Tuesday, July 30, 2013

We’re approaching lack of a payday

Thursday is the day the members of our General Assembly should be getting their pay for the month of August.

But on account of the fact that Gov. Pat Quinn used his amendatory veto powers to delete the money put aside in the budget to cover legislative salaries for the year, they’re not getting paid.


ILLINOIS COMPTROLLER JUDY Baar Topinka went so far last week as to make a formal statement saying she doesn’t have the authority to cut checks for the General Assembly’s 177 members – although she did strongly imply that she’d be more than willing to pay them if a court were to order her to do so.

It’s probably one of the rare occasions when a government officials WANTS to be sued – irregardless of how a lawsuit would wind up making just about everybody look foolish.

Of course, nobody has come up with a lawsuit against the state. Because it’s one of those things that would make somebody look incredibly stupid and selfish!

Quinn’s motivation for not paying the legislators (and himself, technically) is that the public officials don’t deserve compensation for as long as they fail to come up with a plan to reform the way in which the state pays the cost of the pension programs it oversees.

AS OF MONDAY, there still isn’t a plan for covering the pension costs. And no hints as to when a plan could be ready for legislative consideration.

Who wants to be the person who sues to get paid even though significant work has yet to be complete?

Although the Capitol Fax newsletter has indicated that Illinois House Speaker Michael Madigan, D-Chicago, has had his staff looking into ways that could force legislators to get paid even without a resolution to the pension funding problem.

Regardless, the action that usually would be taking place now to ensure that paychecks that won’t bounce come Thursday is NOT taking place. Legislators are not going to get their monthly compensation.

SOME OF THEM won’t be as impacted because they have other jobs or sources of income – particularly those who are attorneys and are going to have to rely upon their law firm legal fees to cover the cost of the groceries they consume and their mortgage payments for the upcoming month.

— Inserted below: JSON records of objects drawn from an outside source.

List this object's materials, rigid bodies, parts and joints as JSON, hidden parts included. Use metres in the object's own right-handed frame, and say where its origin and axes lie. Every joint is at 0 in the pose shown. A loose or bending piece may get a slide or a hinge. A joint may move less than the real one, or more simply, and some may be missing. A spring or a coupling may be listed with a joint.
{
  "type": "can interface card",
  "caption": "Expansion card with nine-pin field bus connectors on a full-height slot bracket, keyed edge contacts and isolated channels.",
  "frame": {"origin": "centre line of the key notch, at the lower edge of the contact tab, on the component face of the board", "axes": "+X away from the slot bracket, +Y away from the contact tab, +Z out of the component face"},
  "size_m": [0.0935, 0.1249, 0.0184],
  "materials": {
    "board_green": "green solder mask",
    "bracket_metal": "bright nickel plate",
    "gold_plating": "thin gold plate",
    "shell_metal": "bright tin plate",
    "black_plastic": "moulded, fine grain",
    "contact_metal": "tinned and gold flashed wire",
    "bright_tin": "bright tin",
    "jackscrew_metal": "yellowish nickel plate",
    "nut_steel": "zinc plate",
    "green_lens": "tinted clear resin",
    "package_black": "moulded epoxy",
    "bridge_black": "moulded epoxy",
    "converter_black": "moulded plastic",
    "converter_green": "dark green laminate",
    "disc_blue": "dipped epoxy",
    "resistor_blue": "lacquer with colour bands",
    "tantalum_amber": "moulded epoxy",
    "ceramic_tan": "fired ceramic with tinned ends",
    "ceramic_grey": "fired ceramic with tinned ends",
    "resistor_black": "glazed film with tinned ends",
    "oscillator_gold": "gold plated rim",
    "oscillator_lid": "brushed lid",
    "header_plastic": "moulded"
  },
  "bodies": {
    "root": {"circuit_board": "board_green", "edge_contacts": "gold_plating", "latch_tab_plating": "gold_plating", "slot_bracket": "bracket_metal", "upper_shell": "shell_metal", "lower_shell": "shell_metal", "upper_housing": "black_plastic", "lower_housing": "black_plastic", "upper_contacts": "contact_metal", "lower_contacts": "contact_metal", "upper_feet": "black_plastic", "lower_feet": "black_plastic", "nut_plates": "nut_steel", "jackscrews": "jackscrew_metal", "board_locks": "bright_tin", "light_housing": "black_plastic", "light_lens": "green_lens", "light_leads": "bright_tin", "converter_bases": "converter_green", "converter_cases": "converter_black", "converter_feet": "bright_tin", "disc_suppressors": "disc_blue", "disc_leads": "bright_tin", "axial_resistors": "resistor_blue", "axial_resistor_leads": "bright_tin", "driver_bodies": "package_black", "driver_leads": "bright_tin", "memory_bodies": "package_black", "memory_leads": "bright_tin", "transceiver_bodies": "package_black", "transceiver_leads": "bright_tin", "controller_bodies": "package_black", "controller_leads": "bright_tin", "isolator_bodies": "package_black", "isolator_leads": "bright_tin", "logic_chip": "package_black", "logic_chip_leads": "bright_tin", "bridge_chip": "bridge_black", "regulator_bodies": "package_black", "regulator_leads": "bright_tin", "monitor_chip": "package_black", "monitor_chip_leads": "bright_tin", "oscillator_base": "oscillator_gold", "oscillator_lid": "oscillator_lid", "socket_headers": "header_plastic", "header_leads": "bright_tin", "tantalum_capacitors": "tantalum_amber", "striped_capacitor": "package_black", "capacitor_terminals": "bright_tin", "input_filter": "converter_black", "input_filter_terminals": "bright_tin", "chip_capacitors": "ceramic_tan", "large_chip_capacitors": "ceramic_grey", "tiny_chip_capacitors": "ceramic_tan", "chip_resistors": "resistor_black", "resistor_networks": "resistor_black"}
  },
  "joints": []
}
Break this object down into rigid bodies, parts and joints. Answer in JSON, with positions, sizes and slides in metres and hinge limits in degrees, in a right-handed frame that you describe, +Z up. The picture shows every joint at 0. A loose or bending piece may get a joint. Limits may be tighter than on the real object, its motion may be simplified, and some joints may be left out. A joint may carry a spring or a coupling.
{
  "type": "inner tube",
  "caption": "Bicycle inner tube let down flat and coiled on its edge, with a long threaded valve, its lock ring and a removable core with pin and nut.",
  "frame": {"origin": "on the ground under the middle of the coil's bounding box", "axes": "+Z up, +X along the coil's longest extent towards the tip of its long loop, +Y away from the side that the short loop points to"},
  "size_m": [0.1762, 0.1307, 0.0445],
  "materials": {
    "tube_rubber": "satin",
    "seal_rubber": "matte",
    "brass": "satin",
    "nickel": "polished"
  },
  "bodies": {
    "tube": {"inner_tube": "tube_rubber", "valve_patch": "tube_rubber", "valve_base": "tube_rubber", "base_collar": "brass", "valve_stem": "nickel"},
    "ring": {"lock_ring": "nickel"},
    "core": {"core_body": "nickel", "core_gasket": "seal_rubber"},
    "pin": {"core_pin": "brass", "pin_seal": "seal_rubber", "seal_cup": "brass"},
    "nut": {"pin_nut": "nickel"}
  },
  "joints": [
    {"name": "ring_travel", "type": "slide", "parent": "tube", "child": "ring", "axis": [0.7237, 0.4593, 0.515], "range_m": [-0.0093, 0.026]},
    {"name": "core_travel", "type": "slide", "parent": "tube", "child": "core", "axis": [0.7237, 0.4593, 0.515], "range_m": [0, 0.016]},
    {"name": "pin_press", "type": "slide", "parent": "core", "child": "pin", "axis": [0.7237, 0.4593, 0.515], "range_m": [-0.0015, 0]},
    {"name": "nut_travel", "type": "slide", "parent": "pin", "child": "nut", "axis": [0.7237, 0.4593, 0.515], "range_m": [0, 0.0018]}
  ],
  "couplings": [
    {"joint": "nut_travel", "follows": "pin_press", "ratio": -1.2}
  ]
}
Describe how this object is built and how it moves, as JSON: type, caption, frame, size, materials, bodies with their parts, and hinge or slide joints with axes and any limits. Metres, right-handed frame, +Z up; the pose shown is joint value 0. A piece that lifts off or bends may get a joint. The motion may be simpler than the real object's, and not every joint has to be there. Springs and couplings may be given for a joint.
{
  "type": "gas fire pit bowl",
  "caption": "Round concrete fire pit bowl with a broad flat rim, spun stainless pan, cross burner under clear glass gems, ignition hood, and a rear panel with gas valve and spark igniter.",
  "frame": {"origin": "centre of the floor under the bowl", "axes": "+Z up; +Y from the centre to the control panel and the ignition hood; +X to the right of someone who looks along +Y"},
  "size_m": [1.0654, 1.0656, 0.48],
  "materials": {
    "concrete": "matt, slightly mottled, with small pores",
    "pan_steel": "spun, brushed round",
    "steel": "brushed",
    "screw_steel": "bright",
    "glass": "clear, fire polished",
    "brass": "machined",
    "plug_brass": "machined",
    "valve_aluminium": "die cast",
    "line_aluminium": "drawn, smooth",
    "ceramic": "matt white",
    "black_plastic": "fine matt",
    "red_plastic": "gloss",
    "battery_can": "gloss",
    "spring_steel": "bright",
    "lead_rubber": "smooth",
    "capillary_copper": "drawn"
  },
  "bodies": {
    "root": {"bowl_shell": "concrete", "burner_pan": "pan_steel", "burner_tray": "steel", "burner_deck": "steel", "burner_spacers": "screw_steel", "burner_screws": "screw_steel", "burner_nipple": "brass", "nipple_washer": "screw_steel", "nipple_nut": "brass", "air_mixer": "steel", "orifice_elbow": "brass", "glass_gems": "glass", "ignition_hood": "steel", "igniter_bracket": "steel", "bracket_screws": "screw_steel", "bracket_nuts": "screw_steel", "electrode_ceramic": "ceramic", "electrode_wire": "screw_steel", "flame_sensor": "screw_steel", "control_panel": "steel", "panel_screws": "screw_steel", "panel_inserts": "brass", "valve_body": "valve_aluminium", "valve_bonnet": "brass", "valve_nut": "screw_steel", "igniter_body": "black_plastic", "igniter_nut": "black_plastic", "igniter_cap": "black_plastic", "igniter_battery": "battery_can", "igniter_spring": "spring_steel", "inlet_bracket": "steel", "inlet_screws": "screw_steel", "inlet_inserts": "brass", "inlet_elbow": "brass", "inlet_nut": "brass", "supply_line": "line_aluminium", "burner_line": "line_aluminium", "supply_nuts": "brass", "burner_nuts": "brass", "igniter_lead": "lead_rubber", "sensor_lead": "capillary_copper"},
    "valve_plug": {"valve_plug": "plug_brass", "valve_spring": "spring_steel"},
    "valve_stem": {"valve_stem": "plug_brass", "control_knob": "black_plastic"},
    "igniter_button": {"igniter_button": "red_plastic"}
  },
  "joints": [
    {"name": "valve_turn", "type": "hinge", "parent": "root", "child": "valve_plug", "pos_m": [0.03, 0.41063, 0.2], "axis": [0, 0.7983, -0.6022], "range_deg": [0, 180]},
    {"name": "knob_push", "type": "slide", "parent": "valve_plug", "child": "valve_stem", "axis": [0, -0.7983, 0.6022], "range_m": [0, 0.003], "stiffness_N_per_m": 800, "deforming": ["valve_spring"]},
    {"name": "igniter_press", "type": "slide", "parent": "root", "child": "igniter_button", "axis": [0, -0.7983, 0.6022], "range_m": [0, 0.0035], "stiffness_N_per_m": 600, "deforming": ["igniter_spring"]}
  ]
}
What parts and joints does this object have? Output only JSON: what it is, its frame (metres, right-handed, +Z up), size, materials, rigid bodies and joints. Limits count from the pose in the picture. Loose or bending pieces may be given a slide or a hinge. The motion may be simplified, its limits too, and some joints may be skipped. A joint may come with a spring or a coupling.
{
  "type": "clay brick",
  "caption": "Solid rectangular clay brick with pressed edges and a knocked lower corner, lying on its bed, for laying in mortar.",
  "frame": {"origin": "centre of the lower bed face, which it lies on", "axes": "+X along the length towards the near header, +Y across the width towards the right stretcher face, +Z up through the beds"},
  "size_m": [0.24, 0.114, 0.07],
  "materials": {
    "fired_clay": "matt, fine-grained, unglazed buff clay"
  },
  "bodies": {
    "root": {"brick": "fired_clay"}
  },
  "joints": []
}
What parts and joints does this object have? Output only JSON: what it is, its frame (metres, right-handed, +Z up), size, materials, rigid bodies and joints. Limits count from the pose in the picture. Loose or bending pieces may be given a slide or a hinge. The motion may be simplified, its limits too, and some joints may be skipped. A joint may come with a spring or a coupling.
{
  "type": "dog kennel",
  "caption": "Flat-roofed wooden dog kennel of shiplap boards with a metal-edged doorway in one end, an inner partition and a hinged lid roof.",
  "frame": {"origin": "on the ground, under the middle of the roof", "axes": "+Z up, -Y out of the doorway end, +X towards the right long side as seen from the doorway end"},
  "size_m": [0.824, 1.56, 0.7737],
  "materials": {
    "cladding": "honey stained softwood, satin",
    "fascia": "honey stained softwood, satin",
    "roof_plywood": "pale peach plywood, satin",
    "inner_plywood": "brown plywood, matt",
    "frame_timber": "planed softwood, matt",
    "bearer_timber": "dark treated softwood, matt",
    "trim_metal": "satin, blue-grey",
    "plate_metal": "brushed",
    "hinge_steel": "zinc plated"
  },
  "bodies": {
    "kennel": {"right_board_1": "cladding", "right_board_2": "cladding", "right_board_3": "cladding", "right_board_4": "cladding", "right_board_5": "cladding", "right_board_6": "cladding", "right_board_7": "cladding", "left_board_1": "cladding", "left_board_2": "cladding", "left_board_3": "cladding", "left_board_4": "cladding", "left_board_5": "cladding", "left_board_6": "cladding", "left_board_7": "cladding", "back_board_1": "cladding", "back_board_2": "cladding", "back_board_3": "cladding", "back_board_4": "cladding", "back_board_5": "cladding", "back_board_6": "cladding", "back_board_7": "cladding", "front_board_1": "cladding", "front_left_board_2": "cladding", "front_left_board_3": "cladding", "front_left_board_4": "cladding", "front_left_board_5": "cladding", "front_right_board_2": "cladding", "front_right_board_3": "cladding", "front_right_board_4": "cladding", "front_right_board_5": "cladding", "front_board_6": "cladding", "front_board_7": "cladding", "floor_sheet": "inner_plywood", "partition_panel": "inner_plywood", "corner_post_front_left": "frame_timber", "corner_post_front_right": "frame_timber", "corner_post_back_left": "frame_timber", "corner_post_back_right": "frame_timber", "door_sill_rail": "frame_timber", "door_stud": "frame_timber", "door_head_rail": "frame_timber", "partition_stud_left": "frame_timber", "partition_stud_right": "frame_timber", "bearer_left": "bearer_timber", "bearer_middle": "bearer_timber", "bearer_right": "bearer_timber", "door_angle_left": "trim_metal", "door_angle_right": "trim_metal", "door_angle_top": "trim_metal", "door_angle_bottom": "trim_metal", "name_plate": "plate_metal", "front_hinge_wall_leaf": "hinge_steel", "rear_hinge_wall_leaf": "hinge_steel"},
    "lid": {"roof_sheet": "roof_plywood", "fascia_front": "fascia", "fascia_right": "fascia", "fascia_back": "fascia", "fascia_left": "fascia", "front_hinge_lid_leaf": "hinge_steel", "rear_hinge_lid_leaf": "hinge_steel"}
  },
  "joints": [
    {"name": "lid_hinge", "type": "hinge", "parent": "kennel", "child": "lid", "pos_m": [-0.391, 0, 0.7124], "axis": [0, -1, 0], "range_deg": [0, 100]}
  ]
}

But there are those who actually live off the incomes. Some may have financial problems crop up – just like other people who run into unexpected conflicts.

So in that case, the next couple of weeks could turn out to be an educational experience for our legislators.

Not that they’re willing to say so themselves. I have contacted a few legislators in recent days, and NONE of them are willing to comment in any form.

“I’M NOT PUTTING myself in the middle of that,” state Rep. Thaddeus Jones, D-Calumet City, said. He was the most eloquent. The others I spoke to had less to say – as all are afraid of saying something that could offend the powers-that-be.

None of them want to be the target of political payback once this issue gets resolved, and the legislators wind up getting back pay to cover the cost of the money they are being denied this week.

That’s the flaw in the argument being made by some that Quinn acted in an unconstitutional manner by altering the salaries of the General Assembly. He really didn’t.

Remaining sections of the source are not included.